淡水壳菜(Limnoperna fortunei)是水利工程中常见的污损生物，化学药剂灭杀是去除淡水壳菜的常用方法。本文研究了CuSO₄、氯胺、NaClO、水杨酸、草甘膦、壳聚糖基絮凝剂、硫酸烟酰苯胺盐(以下简称NS)和聚季铵盐八种化学药剂对淡水壳菜的灭杀效果和机理。结果表明，毒性效果由高到低依次为：NS > CuSO₄＞NaClO>聚季铵盐＞水杨酸＞草甘膦＞氯胺＞壳聚糖基絮凝剂。其中，NS(2 mg/L)、CuSO₄(1 mg/L)、NaClO(3 mg/L)这三种药剂对淡水壳菜的灭杀效果较好，死亡率达73%以上。测定了三种药剂作用后不同死亡率下淡水壳菜酶活含量，结果发现，NS、CuSO₄、NaClO对淡水壳菜生理生化指标的影响存在显著差异。NS作用淡水壳菜时，超氧化物歧化酶(SOD)和谷胱甘肽S-转移酶(GST)随死亡率升高持续增强，丙二醛(MDA)在死亡率70%时明显升高，琥珀酸脱氢酶(SDH)均显著低于对照组，乙酰胆碱酯酶(AChE)略有升高后降低。CuSO₄作用淡水壳菜时，不同死亡率下SOD持续升高，MDA、GST剧烈波动，SDH抑制趋势与NS类似，AChE在50%死亡率时升高。NaClO处理淡水壳菜时，SOD轻度升高，MDA剧增，GST先升高后降低，SDH在死亡率为70%时升高，AChE在死亡率50%时升高。这说明NS和CuSO₄可能是由氧化应激和线粒体抑制来抑制淡水壳菜机体活性，而NaClO直接通过膜损伤与晚期氧化损伤作用来胁迫机体。
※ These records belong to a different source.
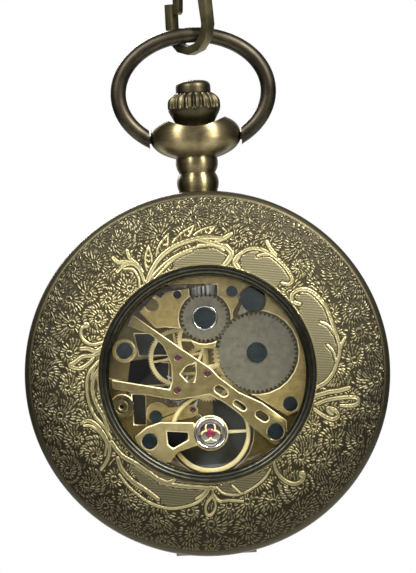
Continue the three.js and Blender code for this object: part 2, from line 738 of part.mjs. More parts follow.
const WHEEL_LOW = 2.6;
const WHEEL_TOP = 3.05;
const [crownR, ratchetR] = pitchRadii(TEETH.crownWheel, TEETH.ratchet, CROWN_WHEEL, BARREL);
const crownTurn = Math.PI / 2;
const ratchetTurn = meshTurn(TEETH.crownWheel, crownTurn, CROWN_WHEEL, TEETH.ratchet, BARREL);

function crownWheel() {
  const wheel = slab(toothed(TEETH.crownWheel, crownR), WHEEL_LOW, WHEEL_TOP);
  return cut(wheel, disc(1.6 + GAP, 0, 9, CENTRE, 24));
}

function ratchetWheel() {
  const wheel = slab(toothed(TEETH.ratchet, ratchetR), WHEEL_LOW, WHEEL_TOP);
  return cut(wheel, disc(1 + GAP, 0, 9, CENTRE, 16));
}

// The barrel's arbor: its foot in the plate, its head under the ratchet.
function barrelArbor() {
  const body = arbor(-0.55, [[0.9, 0.4], [1.4, 1.6], [1.2, 2.56], [1, 3]]);
  return cut(body, disc(SCREW_SHANK_R + GAP, 2.2, 9, CENTRE, TINY));
}

function windingPinion() {
  const pitchR = 1.46;
  const blank = slab(toothed(TEETH.windingPinion, pitchR), -0.62, 0.62).rotate([-90, 0, 0]);
  return cut(blank, rodY(0.6 + GAP, [-2, 2]));
}

function clickPawl() {
  const at = ([x, y]) => [x - CLICK[0], y - CLICK[1]];
  const pawl = slab(bar(CENTRE, at(CLICK_TIP), 1.1, 0.18), WHEEL_LOW, WHEEL_TOP);
  return cut(pawl, disc(SCREW_SHANK_R + GAP, 0, 9, CENTRE, TINY));
}

// A flat blade held by its screw, its free end beside the click.
function clickSpring() {
  const at = ([x, y]) => [x - SPRING_SCREW[0], y - SPRING_SCREW[1]];
  const blade = slab(bar(CENTRE, at([4.55, 9.6]), 0.65, 0.2), 3.05, 3.25);
  return cut(blade, disc(SCREW_SHANK_R + GAP, 0, 9, CENTRE, TINY));
}

place(movement, 'crown_wheel', crownWheel(), STEEL, CROWN_WHEEL, crownTurn);
place(movement, 'crown_wheel_screw', screw(1.38, 2.9, 3.2, 2.35), BLUED, CROWN_WHEEL, 0.7);
place(movement, 'ratchet_wheel', ratchetWheel(), STEEL, BARREL, ratchetTurn);
place(movement, 'ratchet_screw', screw(1.3, 3.1, 3.4, 2.3), BLUED, BARREL, 0.4);
place(movement, 'barrel_arbor', barrelArbor(), STEEL, BARREL);
place(movement, 'click', clickPawl(), STEEL, CLICK);
place(movement, 'click_screw', screw(1.49, 3.1, 3.5, 2.35), BLUED, CLICK, 1.9);
place(movement, 'click_spring', clickSpring(), STEEL, SPRING_SCREW);
place(movement, 'click_spring_screw', screw(0.7, 3.3, 3.65, -0.4), BLUED, SPRING_SCREW, 0.9);
const pinionMesh = place(movement, 'winding_pinion', windingPinion(), BRIGHT);
pinionMesh.position.set(0, 10.7, STEM_H);

// ----------------------------------------------------------- going train

const [barrelR, centrePinionR] = pitchRadii(TEETH.barrel, TEETH.centrePinion, BARREL, CENTRE);
const [centreR, thirdPinionR] = pitchRadii(TEETH.centre, TEETH.thirdPinion, CENTRE, THIRD);
const [thirdR, fourthPinionR] = pitchRadii(TEETH.third, TEETH.fourthPinion, THIRD, FOURTH);
const [fourthR, escapePinionR] = pitchRadii(TEETH.fourth, TEETH.escapePinion, FOURTH, ESCAPE);

const centreTurn = 0;
const barrelTurn = meshTurn(TEETH.centrePinion, centreTurn, CENTRE, TEETH.barrel, BARREL);
const thirdTurn = meshTurn(TEETH.centre, centreTurn, CENTRE, TEETH.thirdPinion, THIRD);
const fourthTurn = meshTurn(TEETH.third, thirdTurn, THIRD, TEETH.fourthPinion, FOURTH);
const escapeTurn = meshTurn(TEETH.fourth, fourthTurn, FOURTH, TEETH.escapePinion, ESCAPE);

// The drum, open at the middle for its arbor, with teeth around its foot.
function barrel() {
  const drumR = 5.3;
  const drum = disc(drumR, 0.45, 1.55, CENTRE, 24);
  const flange = slab(toothed(TEETH.barrel, barrelR, false), 0.45, 0.8);
  const hollow = ring(drumR - 0.25, 1.2, 0.65, 1.35, CENTRE, 24);
  return cut(joined(drum, flange), hollow, disc(1.4 + GAP, 0, 3, CENTRE, 16));
}

function centreWheel() {
  const wheel = cut(
    slab(toothed(TEETH.centre, centreR, false), 0.12, 0.3),
    ...crossings(4, 1.5, centreR - 0.6, 0.22, 0, 1),
  );
  const pinion = slab(toothed(TEETH.centrePinion, centrePinionR), 0.3, 0.85);
  return joined(
    wheel,
    pinion,
    arbor(-3, [[0.45, -1.2], [0.45, 0.2], [0.8, 0.9], [0.25, 2.8]]),
  );
}

function thirdWheel() {
  const wheel = cut(
    slab(toothed(TEETH.third, thirdR, false), 1.75, 1.93),
    ...crossings(5, 0.9, thirdR - 0.5, 0.2, 1, 3),
  );
  const pinion = slab(toothed(TEETH.thirdPinion, thirdPinionR), 0.08, 0.5);
  return joined(wheel, pinion, arbor(-0.9, [[PIVOT_R, 0.1], [0.22, 2.1], [PIVOT_R, 2.53]]));
}

function fourthWheel() {
  const wheel = cut(
    slab(toothed(TEETH.fourth, fourthR, false), 0.95, 1.13),
    ...crossings(4, 0.9, fourthR - 0.5, 0.18, 0, 3),
  );
  const pinion = slab(toothed(TEETH.fourthPinion, fourthPinionR), 1.65, 2.03);
  return joined(
    wheel,
    pinion,
    arbor(-0.9, [[PIVOT_R, 0.35], [0.22, 2.2], [PIVOT_R, 2.8]]),
  );
}

// Fifteen hooked teeth that lean into their direction of turn.
function escapeWheel() {
  const tipR = 2.25;
  const rootR = 1.75;
  const step = (2 * Math.PI) / TEETH.escape;
  const points = [];
  for (let tooth = 0; tooth < TEETH.escape; tooth += 1) {
    for (const [share, radius] of [[0, rootR], [0.42, tipR], [0.56, tipR], [0.5, rootR]]) {
      const angle = (tooth + share) * step;
      points.push([radius * Math.cos(angle), radius * Math.sin(angle)]);
    }
  }
  const wheel = cut(
    slab(polygon(points), 0.5, 0.65),
    ...crossings(4, 0.6, 1.4, 0.15, 0, 2),
  );
  const pinion = slab(toothed(TEETH.escapePinion, escapePinionR), 0.85, 1.25);
  return joined(
    wheel,
    pinion,
    arbor(-0.9, [[PIVOT_R, 0.2], [0.22, 2.2], [PIVOT_R, 2.8]]),
  );
}

// The lever, drawn about its own pivot. The stones reach towards the escape
// wheel and stop clear of its teeth; the fork reaches towards the balance.
function palletFork() {
  const low = 0.48;
  const top = 0.68;
  const toEscape = heading(PALLET, ESCAPE);
  const toBalance = heading(PALLET, BALANCE);
  const away = distance(PALLET, ESCAPE);
  const forkEnd = distance(PALLET, BALANCE) - 0.75;
  const out = (radius, angle) => [radius * Math.cos(angle), radius * Math.sin(angle)];
  const escapeAt = out(away, toEscape);
  const arms = [-1, 1].map((side) => {
    const [dx, dy] = out(2.75, toEscape + Math.PI + side * 0.62);
    return slab(bar(CENTRE, [escapeAt[0] + dx, escapeAt[1] + dy], 0.4, 0.2), low, top);
  });
  const lever = slab(bar(CENTRE, out(forkEnd - 0.6, toBalance), 0.35, 0.2), low, top);
  const horns = [-1, 1].map((side) => slab(
    bar(out(forkEnd - 0.7, toBalance), out(forkEnd, toBalance + side * 0.11), 0.2, 0.12),
    low,
    top,
  ));
  const axle = arbor(-0.9, [[PIVOT_R, 0.3], [0.22, 0.85], [PIVOT_R, 1.1]]);
  return joined(axle, ...arms, lever, ...horns);
}

function balanceWheel() {
  const rim = ring(5.2, 4.6, 1.5, 2.1, CENTRE, 32);
  const arms = box([-4.8, 4.8], [-0.25, 0.25], [1.6, 1.85]);
  const roller = disc(1.3, 0.8, 0.98);
  const staff = arbor(-0.9, [[PIVOT_R, 0.1], [0.3, 2.6], [PIVOT_R, 3.2]]);
  return joined(rim, arms, roller, staff, disc(0.55, 2.2, 2.6, CENTRE, TINY));
}

// A flat coil of ribbon between the collet and the stud.
function hairspring() {
  const turns = 3;
  const perTurn = 12;
  const steps = turns * perTurn;
  const [innerR, outerR, ribbon] = [0.75, 2.4, 0.06];
  const side = (offset) => Array.from({ length: steps + 1 }, (_, i) => {
    const radius = innerR + ((outerR - innerR) * i) / steps + offset;
    const angle = (2 * Math.PI * i) / perTurn;
    return [radius * Math.cos(angle), radius * Math.sin(angle)];
  });
  return slab(polygon([...side(ribbon), ...side(-ribbon).reverse()]), 2.28, 2.52);
}

place(movement, 'barrel', barrel(), GILT, BARREL, barrelTurn);
place(movement, 'mainspring', ring(4.95, 3.4, 0.7, 1.3, CENTRE, 24), STEEL, BARREL);
place(movement, 'centre_wheel', centreWheel(), GILT, CENTRE, centreTurn);
place(movement, 'third_wheel', thirdWheel(), GILT, THIRD, thirdTurn);
place(movement, 'fourth_wheel', fourthWheel(), GILT, FOURTH, fourthTurn);
place(movement, 'escape_wheel', escapeWheel(), STEEL, ESCAPE, escapeTurn);
place(movement, 'pallet_fork', palletFork(), STEEL, PALLET);
place(movement, 'balance_wheel', balanceWheel(), GILT, BALANCE);
place(movement, 'hairspring', hairspring(), STEEL, BALANCE);

// ----------------------------------------------------------- motion work

const [cannonR, minuteR] = pitchRadii(TEETH.cannon, TEETH.minute, CENTRE, MINUTE_WHEEL);
const [minutePinionR, hourR] = pitchRadii(TEETH.minutePinion, TEETH.hour, MINUTE_WHEEL, CENTRE);
const cannonTurn = 0;
const minuteTurn = meshTurn(TEETH.cannon, cannonTurn, CENTRE, TEETH.minute, MINUTE_WHEEL);
const hourTurn = meshTurn(TEETH.minutePinion, minuteTurn, MINUTE_WHEEL, TEETH.hour, CENTRE);

function cannonPinion() {
  return cut(
    joined(
      slab(toothed(TEETH.cannon, cannonR), -1.75, -1.4),
      disc(0.7, -2.6, -1.7),
      disc(0.6, -2.92, -2.5),
    ),
    disc(0.45 + GAP, -4, 0, CENTRE, TINY),
  );
}

function minuteWheel() {
  return cut(
    joined(
      slab(toothed(TEETH.minute, minuteR, false), -1.6, -1.45),
      slab(toothed(TEETH.minutePinion, minutePinionR), -2, -1.6),
    ),
    disc(0.3 + GAP, -1.8, 0, CENTRE, TINY),
  );
}

function hourWheel() {
  return cut(
    joined(
      slab(toothed(TEETH.hour, hourR, false), -1.95, -1.8),
      disc(1.05, -2.62, -1.9),
    ),
    disc(0.7 + GAP, -4, 0),
  );
}

// A hand pointing along its heading, with a round eye near its tip.
function hand(length, hubR, boreR, low, top, angle) {
  const at = (radius) => [radius * Math.cos(angle), radius * Math.sin(angle)];
  const eye = length * 0.66;
  return cut(
    joined(
      disc(hubR, low, top),
      slab(bar(CENTRE, at(eye), 0.45, 0.3), low, top),
      disc(0.95, low, top, at(eye)),
      slab(bar(at(eye), at(length), 0.4, 0.08), low, top),
    ),
    disc(boreR, low - 1, top + 1),
    disc(0.5, low - 1, top + 1, at(eye), 12),
  );
}

place(movement, 'cannon_pinion', cannonPinion(), STEEL, CENTRE, cannonTurn);
place(movement, 'minute_wheel', minuteWheel(), GILT, MINUTE_WHEEL, minuteTurn);
place(movement, 'hour_wheel', hourWheel(), GILT, CENTRE, hourTurn);
place(movement, 'hour_hand', hand(7, 1.5, 1.05 + GAP, -2.62, -2.5, Math.PI * 0.8), GILT);
place(movement, 'minute_hand', hand(11.2, 1.1, 0.6 + GAP, -2.87, -2.75, Math.PI * 0.3), GILT);

// -------------------------------------------------------------- assembly

const watch = new THREE.Group();
face.rotation.x = Math.PI / 2;
face.position.z = -HANG_Y;
watch.add(face);

export default watch;
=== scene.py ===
# Looks of a hand-wound skeleton pocket watch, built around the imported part.
#
# Shapes are drawn in the part's "face" frame: millimetres, x to the right,
# y up along the winding stem, z towards whoever looks at the back, with the
# centre of the case at 0. to_row() turns that into the row frame in metres.

import math

import bmesh
import bpy
import numpy as np
from mathutils import Matrix, Vector


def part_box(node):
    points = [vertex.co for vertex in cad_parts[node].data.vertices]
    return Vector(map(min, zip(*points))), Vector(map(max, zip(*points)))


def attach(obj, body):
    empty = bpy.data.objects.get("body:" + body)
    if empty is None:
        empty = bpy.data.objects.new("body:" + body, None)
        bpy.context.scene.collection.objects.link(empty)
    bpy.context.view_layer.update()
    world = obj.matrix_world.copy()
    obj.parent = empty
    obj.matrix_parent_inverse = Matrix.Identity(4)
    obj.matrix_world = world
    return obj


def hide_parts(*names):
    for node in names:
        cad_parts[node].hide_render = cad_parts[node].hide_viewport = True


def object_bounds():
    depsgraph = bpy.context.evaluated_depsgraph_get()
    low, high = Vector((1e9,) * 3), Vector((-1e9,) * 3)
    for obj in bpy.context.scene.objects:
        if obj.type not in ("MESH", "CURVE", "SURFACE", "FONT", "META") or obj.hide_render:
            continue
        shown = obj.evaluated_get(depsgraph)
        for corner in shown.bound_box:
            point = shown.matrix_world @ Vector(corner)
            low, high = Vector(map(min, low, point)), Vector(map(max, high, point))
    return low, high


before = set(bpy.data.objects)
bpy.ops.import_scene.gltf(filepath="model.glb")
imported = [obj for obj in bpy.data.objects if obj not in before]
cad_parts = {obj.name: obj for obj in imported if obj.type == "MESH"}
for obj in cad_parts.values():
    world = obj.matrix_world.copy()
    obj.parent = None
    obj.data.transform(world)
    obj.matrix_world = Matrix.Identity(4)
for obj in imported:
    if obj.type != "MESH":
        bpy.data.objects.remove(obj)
cad_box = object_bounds()

MM = 0.001
TURN = 2 * math.pi
rng = np.random.default_rng(11)
ring_low, ring_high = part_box("back_window_ring")
HUB = (ring_low + ring_high) / 2


def to_row(points):
    p = np.asarray(points, float)
    return np.column_stack([HUB.x + p[:, 0] * MM, -p[:, 2] * MM, HUB.z + p[:, 1] * MM])


def span(node):
    """Lowest and highest corner of a CAD node, in the face frame."""
    low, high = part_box(node)
    return (np.array([low.x - HUB.x, low.z - HUB.z, -high.y]) / MM,
            np.array([high.x - HUB.x, high.z - HUB.z, -low.y]) / MM)


def middle(node):
    """Centre of a CAD node, seen from the back."""
    low, high = span(node)
    return (low[:2] + high[:2]) / 2


def levels(node):
    """Lowest and highest z of a CAD node."""
    low, high = span(node)
    return low[2], high[2]


# -------------------------------------------------------------- materials


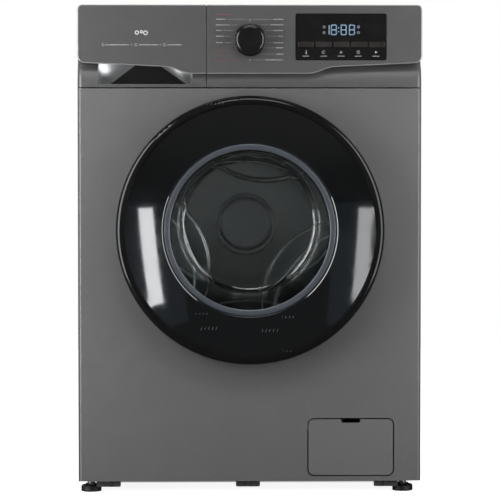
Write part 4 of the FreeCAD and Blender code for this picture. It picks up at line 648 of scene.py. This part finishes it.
def back_pressing(radius, back, sheet):
    """Back wall of the drum: a raised hub, a bead near the rim and three stepped petals between the
    lifters."""
    def rise(r, turn):
        """How far the sheet stands forward of its rearmost plane."""
        up = 1.0 * MM * (1 - ramp(r, 44 * MM, 58 * MM))
        up += 2.0 * MM * ramp(r, 172 * MM, 180 * MM) * (1 - ramp(r, 190 * MM, 198 * MM))
        x, z = r * math.cos(turn), r * math.sin(turn)
        for petal in PETALS:
            along = math.radians(petal)
            for middle, bend in PETAL_STEPS:
                reach = math.hypot(x - middle * math.cos(along), z - middle * math.sin(along))
                up += 2.0 * MM * (1 - ramp(reach, bend - 3 * MM, bend + 3 * MM))
        return min(up, 5.6 * MM)

    rings = [0.0005 + (radius - 0.0005) * i / 92 for i in range(93)]
    columns, points, faces = 300, [], []
    for r in rings:
        for i in range(columns):
            turn = 2 * math.pi * i / columns
            points.append((AXIS_X + r * math.cos(turn), back - sheet - rise(r, turn),
                           AXIS_Z + r * math.sin(turn)))
    for j in range(len(rings) - 1):
        for i in range(columns):
            k = (i + 1) % columns
            faces.append((j * columns + i, (j + 1) * columns + i, (j + 1) * columns + k, j * columns + k))
    wall = piece("drum_back_pressing", points, faces, drum_back_steel().material, 60)
    thick = wall.modifiers.new("sheet", "SOLIDIFY")
    thick.thickness, thick.offset = sheet * 0.9, 1.0
    riding(wall, "drum", ["drum_shell"])

    # Painted shade: near-black shallow dimples stand for the drain holes and the dark seen through them.
    dark = moulded("drain_hole_painted_shade", rgb(14, 14, 14), 0.7)
    points, faces = [], []
    for row, r in enumerate((141 * MM, 147.5 * MM, 154 * MM)):
        count = 104
        for i in range(count):
            turn = 2 * math.pi * (i + 0.5 * (row % 2)) / count
            if any(abs((math.degrees(turn) - petal + 180) % 360 - 180) < 33 for petal in PETALS):
                continue
            centre = Vector((AXIS_X + r * math.cos(turn), back - sheet - rise(r, turn),
                             AXIS_Z + r * math.sin(turn)))
            base = len(points)
            for ring, depth in ((2.6 * MM, 0.02 * MM), (2.3 * MM, 0.32 * MM), (1.9 * MM, 0.10 * MM)):
                points += [centre + Vector((ring * math.cos(a * math.pi / 5), -depth,
                                            ring * math.sin(a * math.pi / 5))) for a in range(10)]
            for step in (0, 10):
                faces += [(base + step + a, base + step + 10 + a, base + step + 10 + (a + 1) % 10,
                           base + step + (a + 1) % 10) for a in range(10)]
            faces.append(tuple(base + 20 + a for a in range(9, -1, -1)))
    riding(piece("drum_back_holes", points, faces, dark.material, 40), "drum", ["drum_shell"])


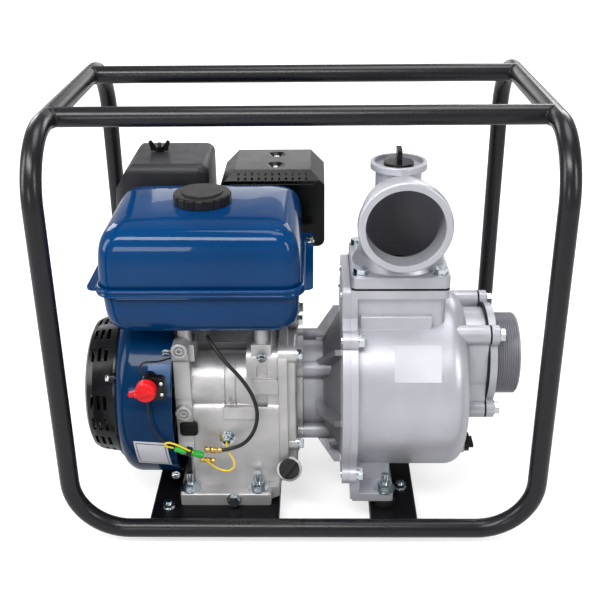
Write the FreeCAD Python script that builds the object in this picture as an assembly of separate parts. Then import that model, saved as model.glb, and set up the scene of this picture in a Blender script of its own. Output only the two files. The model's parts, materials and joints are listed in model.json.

死亡率达到50%、70%时对淡水壳菜的鳃丝及性腺进行染色切片观察。NS作用后鳃丝形态异常、细胞分布紊乱，性腺萎缩空化；CuSO₄作用后鳃丝萎缩、性腺破损严重，结缔组织空化明显；NaClO在死亡率为50%时对腮丝和性腺影响较小，但在死亡率为70%时鳃丝细胞减少、顶端空洞，性腺空化明显，核消失。组织病理学观察显示，三种化学药剂作用会导致淡水壳菜鳃丝结构紊乱、性腺萎缩空化，甚至细胞核消失，造成明显的组织损伤。本研究为水利工程管道和封闭结构中化学药剂灭杀淡水壳菜(如NS、CuSO₄和NaClO等)的选择提供了理论依据。